Post by RND » Thu Mar 05, 2009 2:32 pm

mattrose wrote:You can address the 'friend of the opposite sex' issue and the problem is still there

Let's say, for example, that a wife is accused of having an affair
She denies it, but agrees to cut off the suspicious relationship
If the husband really believes there was an affair that isn't being repented of, then he can't really 'forgive' b/c there's no repentance
No repentance to whom? If a wife denies an affair, why would a wife have to repent for something she denied doing? Sounds like we are dealing here with a very insecure husband frankly.
Does the husband just have to live with the fact that unless he has stone cold evidence there's nothing the church can do?
Would the husband still be required to love his wife even if she committed adultery? If Jesus can forgive adultery why can't we?

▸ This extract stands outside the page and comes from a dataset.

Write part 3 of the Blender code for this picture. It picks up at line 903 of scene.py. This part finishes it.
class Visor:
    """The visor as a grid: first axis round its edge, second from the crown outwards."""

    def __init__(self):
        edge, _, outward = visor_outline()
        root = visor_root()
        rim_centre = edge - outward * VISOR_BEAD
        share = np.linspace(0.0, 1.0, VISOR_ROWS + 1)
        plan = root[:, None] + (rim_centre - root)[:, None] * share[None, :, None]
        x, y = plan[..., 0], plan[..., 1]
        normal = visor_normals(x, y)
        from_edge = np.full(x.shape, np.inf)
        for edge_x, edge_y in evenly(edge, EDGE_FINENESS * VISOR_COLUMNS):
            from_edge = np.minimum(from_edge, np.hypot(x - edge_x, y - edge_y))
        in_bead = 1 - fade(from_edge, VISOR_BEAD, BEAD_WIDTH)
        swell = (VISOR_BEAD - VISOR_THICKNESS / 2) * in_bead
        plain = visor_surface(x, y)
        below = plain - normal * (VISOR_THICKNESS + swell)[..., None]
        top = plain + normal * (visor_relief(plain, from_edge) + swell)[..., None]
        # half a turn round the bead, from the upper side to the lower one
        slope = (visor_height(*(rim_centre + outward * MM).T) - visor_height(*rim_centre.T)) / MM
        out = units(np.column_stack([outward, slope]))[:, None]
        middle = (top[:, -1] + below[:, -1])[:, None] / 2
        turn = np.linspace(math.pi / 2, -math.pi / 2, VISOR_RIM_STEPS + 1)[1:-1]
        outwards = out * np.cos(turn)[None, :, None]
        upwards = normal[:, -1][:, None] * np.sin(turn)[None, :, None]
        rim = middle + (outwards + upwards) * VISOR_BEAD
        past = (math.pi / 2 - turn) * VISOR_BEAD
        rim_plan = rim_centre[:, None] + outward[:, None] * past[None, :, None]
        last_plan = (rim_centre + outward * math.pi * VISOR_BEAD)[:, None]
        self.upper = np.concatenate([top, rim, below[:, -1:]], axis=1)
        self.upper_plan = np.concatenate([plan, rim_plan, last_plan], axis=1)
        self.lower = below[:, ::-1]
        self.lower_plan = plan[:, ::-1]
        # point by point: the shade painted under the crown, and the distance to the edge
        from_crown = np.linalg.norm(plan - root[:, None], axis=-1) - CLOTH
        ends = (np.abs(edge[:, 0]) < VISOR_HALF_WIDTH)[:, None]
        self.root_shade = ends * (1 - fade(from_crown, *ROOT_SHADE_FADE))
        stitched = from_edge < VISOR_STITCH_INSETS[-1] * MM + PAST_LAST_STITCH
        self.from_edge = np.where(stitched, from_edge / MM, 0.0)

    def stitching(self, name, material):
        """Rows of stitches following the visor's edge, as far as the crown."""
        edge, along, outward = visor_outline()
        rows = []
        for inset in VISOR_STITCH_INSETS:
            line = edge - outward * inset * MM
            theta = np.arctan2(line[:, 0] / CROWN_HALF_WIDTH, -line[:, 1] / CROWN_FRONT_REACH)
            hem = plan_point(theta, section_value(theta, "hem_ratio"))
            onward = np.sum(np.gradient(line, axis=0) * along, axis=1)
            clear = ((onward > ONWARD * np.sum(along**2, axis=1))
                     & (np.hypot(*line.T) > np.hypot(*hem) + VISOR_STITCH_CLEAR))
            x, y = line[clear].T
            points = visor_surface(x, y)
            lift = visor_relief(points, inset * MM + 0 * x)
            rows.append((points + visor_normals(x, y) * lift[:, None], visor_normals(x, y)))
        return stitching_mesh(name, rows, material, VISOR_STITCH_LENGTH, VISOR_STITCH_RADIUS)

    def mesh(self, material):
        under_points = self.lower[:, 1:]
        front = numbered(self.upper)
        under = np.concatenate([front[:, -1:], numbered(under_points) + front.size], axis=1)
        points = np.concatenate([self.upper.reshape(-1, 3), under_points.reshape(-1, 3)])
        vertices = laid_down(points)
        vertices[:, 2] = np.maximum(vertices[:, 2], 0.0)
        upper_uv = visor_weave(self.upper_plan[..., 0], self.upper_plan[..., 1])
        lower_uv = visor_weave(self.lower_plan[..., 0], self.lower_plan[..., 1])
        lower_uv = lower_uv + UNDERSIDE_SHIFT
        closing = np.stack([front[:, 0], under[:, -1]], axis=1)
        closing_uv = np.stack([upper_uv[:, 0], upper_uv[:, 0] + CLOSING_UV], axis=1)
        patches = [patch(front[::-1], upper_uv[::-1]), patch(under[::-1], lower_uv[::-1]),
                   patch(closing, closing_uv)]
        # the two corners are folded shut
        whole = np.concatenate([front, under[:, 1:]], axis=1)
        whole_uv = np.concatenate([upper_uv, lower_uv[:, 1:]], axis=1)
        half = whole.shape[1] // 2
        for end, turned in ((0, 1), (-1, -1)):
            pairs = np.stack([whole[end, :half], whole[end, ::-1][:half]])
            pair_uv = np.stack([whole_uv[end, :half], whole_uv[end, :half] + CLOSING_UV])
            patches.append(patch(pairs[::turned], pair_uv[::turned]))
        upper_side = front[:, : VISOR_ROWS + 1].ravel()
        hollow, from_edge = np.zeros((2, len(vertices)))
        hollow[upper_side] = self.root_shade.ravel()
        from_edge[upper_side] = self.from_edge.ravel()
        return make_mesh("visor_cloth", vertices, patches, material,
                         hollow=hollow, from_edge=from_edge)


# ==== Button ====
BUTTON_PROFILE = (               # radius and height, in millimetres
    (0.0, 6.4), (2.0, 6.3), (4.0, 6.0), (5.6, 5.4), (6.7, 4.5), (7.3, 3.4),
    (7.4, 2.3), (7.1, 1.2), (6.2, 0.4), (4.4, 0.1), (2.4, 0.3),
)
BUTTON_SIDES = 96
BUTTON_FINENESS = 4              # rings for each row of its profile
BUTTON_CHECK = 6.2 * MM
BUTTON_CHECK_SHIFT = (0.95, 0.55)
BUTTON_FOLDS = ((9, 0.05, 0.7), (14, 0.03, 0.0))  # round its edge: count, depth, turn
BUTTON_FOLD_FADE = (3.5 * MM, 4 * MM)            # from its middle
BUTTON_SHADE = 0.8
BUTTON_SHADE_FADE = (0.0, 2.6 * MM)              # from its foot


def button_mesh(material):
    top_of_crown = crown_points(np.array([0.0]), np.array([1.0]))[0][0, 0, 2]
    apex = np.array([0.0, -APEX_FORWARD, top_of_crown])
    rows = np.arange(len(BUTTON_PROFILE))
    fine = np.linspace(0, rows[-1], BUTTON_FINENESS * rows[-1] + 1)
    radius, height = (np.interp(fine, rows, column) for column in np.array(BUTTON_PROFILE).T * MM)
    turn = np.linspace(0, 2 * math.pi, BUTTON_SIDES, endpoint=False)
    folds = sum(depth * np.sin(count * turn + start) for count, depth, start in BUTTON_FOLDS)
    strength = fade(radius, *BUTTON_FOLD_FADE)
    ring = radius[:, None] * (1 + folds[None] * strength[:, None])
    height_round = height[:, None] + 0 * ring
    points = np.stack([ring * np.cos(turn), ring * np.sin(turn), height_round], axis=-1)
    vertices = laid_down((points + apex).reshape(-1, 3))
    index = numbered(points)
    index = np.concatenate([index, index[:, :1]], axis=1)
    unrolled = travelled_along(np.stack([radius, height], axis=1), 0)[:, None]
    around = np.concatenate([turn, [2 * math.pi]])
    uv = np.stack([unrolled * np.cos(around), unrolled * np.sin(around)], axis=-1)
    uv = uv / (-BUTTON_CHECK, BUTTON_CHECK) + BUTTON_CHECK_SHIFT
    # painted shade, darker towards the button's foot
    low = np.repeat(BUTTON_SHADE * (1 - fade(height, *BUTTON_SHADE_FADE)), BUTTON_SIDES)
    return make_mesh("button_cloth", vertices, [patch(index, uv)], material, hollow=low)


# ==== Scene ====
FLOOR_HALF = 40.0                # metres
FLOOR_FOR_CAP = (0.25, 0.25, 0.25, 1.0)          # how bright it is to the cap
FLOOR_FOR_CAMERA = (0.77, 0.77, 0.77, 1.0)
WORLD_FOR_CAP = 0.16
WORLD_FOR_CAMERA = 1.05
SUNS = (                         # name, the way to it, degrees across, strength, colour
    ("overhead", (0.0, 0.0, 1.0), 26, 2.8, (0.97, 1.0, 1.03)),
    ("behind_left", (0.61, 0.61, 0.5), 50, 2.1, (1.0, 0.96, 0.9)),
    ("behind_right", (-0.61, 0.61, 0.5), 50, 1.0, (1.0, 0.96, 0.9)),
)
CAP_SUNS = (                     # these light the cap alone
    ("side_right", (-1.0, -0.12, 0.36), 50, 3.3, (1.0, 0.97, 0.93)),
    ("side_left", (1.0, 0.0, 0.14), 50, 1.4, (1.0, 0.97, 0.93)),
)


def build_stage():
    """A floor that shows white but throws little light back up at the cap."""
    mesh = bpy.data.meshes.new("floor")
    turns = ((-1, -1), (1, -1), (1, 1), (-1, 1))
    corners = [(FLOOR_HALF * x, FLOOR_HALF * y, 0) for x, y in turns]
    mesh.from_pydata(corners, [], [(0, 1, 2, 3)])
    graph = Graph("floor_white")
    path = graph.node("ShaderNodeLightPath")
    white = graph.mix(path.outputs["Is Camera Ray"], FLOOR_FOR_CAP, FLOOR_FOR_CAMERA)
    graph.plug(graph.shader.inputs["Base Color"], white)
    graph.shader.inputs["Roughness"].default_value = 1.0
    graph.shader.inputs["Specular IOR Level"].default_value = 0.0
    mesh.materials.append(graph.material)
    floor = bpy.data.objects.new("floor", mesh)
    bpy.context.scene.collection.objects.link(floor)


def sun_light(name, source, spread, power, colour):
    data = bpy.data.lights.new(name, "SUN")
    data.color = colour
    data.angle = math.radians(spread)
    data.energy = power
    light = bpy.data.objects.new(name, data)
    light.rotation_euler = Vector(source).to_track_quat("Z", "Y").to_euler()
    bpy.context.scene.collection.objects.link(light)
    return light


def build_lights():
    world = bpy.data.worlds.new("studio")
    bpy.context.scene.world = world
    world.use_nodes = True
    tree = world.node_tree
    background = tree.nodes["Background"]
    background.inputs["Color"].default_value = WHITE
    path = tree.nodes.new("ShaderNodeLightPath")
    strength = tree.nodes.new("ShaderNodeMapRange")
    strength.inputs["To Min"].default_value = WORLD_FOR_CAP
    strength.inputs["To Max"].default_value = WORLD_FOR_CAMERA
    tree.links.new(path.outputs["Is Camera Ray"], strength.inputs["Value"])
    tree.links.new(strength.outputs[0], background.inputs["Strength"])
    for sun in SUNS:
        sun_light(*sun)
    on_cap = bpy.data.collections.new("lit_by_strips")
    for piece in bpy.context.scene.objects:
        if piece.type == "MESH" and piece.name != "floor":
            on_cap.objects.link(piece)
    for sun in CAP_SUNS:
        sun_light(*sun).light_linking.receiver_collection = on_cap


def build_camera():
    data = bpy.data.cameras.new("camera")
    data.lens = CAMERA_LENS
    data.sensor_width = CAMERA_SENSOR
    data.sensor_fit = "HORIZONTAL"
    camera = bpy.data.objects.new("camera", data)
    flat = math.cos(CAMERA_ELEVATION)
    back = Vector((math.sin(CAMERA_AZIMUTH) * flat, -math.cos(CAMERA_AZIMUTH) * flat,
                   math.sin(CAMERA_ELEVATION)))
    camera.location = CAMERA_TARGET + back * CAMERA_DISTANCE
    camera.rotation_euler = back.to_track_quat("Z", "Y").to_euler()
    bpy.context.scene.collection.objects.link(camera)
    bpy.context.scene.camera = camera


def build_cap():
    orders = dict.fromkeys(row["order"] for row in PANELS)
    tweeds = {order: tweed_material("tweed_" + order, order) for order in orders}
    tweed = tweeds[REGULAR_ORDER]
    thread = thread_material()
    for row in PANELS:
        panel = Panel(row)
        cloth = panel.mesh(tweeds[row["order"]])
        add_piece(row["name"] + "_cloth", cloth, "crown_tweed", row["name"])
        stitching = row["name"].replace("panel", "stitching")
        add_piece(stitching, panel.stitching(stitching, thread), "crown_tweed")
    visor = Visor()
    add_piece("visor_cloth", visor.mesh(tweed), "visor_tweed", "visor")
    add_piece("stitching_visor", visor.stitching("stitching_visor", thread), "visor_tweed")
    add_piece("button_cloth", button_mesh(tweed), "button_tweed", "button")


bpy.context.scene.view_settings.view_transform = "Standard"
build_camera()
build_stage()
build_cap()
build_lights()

Does the church have to treat the wife as a member in good standing even if it's considered likely, despite the lack of proof, that the affair really did occur and she's unrepentant?
I would question a church that didn't take any member at their word in a case such as this Mattrose. Why would someone repentant of an affair that they insist they weren't a part of?

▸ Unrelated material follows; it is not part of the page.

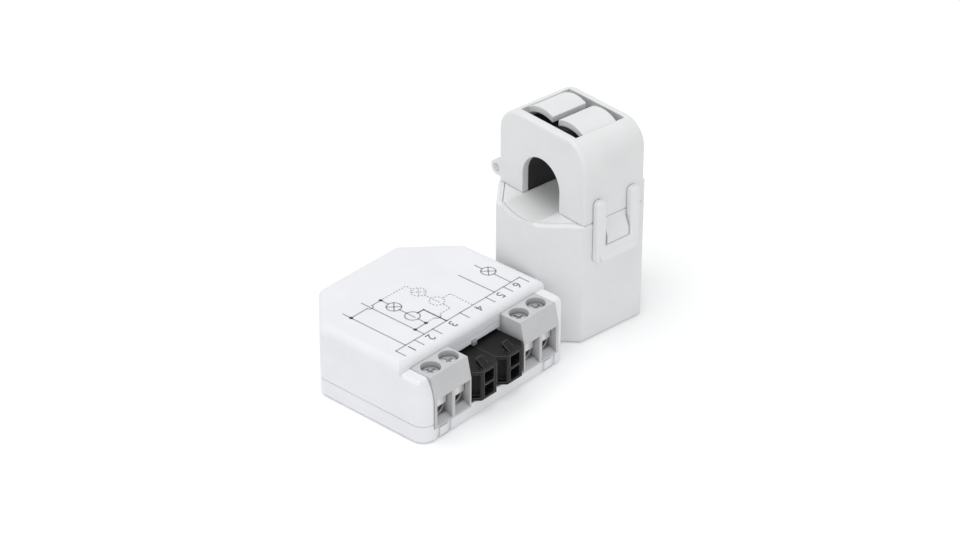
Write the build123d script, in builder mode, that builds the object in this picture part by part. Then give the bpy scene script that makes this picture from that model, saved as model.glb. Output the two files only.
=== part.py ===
from build123d import *
from math import cos, radians, sin, sqrt
import os

# A two-part energy meter set: a small in-wall meter module and the split clamp
# transformer that stands beside it. Millimetres, +Z up, both stand on Z = 0.
# The origin is the middle of the module's base. X runs along its terminals and
# -Y is the terminal side.

os.makedirs("parts", exist_ok=True)

cut_over = 1.0            # how far a cut runs past the face it opens
fit_gap = 0.05            # between pieces that slide or press together
slip_gap = 0.1            # between pieces that pass each other
press_gap = 0.01          # round a pin where it is held
part_gap = 0.6            # least space between parts on the board

# Module casing
clipped_corner_l = 9.8    # of the 45 degree back corners
front_corner_r = 3.0
corner_r = 2.0
inner_corner_r = 0.6
top_round_r = 1.8
base_chamfer = 0.5
seam_chamfer = 0.2
wall_t = 1.4
top_t = 1.5
head_room = 0.8           # over the relay
floor_t = 1.3
cover_h = 3.9             # parting line
cheek_t = 2.8             # side walls beside the terminal bay
cheek_drop = 2.0          # their tops, below the lid's
cheek_edge_r = 0.9
cheek_lean = 1.65         # their fronts curve back to the top by this much
cheek_lean_h = 5.5        # and over this height
bay_d = 6.1               # terminal bay, front to back
front_wall_t = 1.2
ledge_t = 1.1             # the cover's lip under the terminals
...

As to RND's question, sometimes these issues are public matters. Like if the wife works in a highly public place, for example. This makes the church's response even more significant.
Not in my mind it doesn't. Where the person works or what they do for a living has nothing to do with the responsibility of the Pastor to handle such a situation with delicacy, decorum and mutual respect for the parties concerned. An entire church divided over an issue of gossip? Oh my.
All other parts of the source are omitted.